Advances in laser cutting technology
Laser cutting technology is also experiencing rapid growth and development, with innovations such as:
- Higher power lasers: The development of higher-power laser sources enables faster cutting speeds and the ability to cut thicker materials.
- Improved efficiency: Innovations in laser technology and control systems have led to increased energy efficiency and reduced operational costs.
New technologies are emerging that may complement or compete with plasma and laser cutting in the future, including:
- Waterjet cutting: Waterjet cutting uses a high-pressure stream of water mixed with abrasive particles to cut materials, offering a clean, precise, and environmentally friendly alternative to plasma and laser cutting.
- Ultrasonic cutting: Ultrasonic cutting involves using high-frequency vibrations to cut materials, providing a non-thermal, low-energy alternative for cutting soft materials like rubber, plastic, and textiles.
- Electron beam cutting: Electron beam cutting utilizes a focused beam of high-energy electrons to cut materials, offering high precision and minimal heat-affected zones, making it suitable for cutting heat-sensitive materials.
Comparison of future trends and developments
Both plasma and laser cutting technologies are continuously evolving to meet the ever-changing demands of various industries. As new cutting technologies emerge, they may offer additional options or challenges to the existing methods, driving further innovation and development.

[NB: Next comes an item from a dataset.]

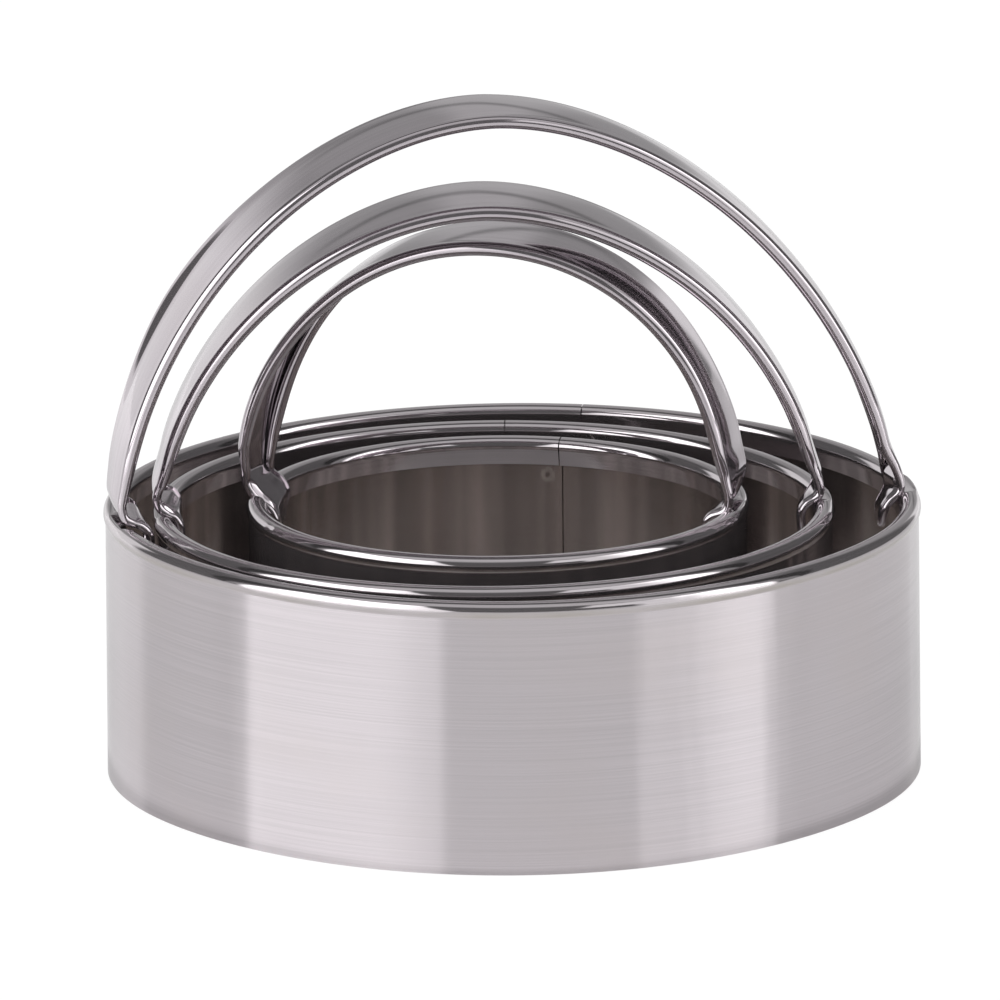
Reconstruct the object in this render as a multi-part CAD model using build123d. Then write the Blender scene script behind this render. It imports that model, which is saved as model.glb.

Plasma and laser cutting are powerful and versatile cutting technologies, each with its unique strengths and weaknesses. Plasma cutting is better suited for high-speed cutting of conductive materials and handling thicker materials, while laser cutting excels in precision cutting and engraving across a broader range of materials.
Understanding the differences between these technologies can help businesses and individuals choose the appropriate cutting method for their specific needs and applications. As technology continues to advance, both plasma and laser cutting will likely become even more efficient, versatile, and eco-friendly, further expanding their potential applications and benefits.